Schon gegenüber dem König Herodes hatten die Weisen betont, dass sie gekommen seien, um dem neugeborenen König der Juden zu huldigen. Sich niederwerfen und den Boden, die Füße oder den Kleidersaum küssen – das taten die Perser vor ihrem König, den sie als Gott verehrten. Die Griechen und Römer machten es ihnen später nach. Und das tun auch hier die Weisen vor „ihrem“ König, dem Jesuskind: Sie „fallen nieder und huldigen ihm“.
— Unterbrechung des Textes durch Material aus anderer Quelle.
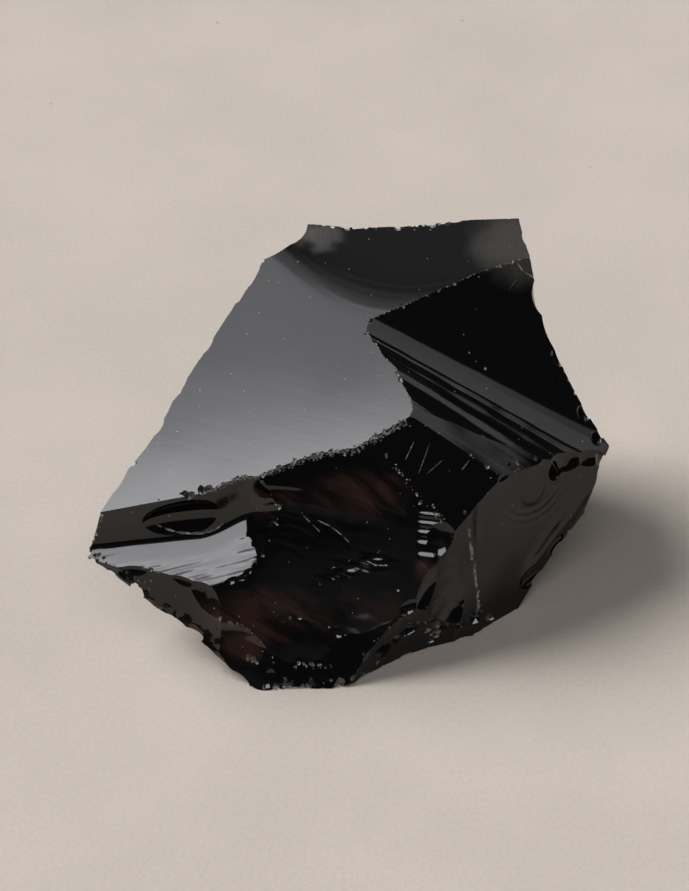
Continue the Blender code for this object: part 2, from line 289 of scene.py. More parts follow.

Die heidnischen Sterndeuter erscheinen als wahre Gottsucher und als Menschen, welche die Bedeutung Jesu erkannt und daraus sofort Konsequenzen gezogen haben. Sie repräsentieren gewissermaßen die geistige Elite der Heiden, welche die universale Bedeutung Jesu erkannt hat. Ihre Geschenke können zum Ausdruck bringen: Gold, das leuchtet – du bist unser Licht; Weihrauch steigt empor – du bist unsere Hoffnung; Myrrhe ist wie Balsam – du bist unser Trost. Die Sterndeuter hatten die Botschaft des wunderbaren Sterns verstanden. Sie waren ihm gefolgt. Sie haben sich zu Jesus auf den Weg gemacht. Ganz nebenbei verbindet Matthäus damit eine leise Kritik an der Haltung seiner jüdischen Landsleute zu Lebzeiten Jesu: Die haben von alledem nichts gemerkt, obwohl sie aufgrund der in ihren Schriften enthaltenen Hinweise eigentlich als Erste die Bedeutung der Geburt und der Gestalt Jesu hätten erkennen müssen.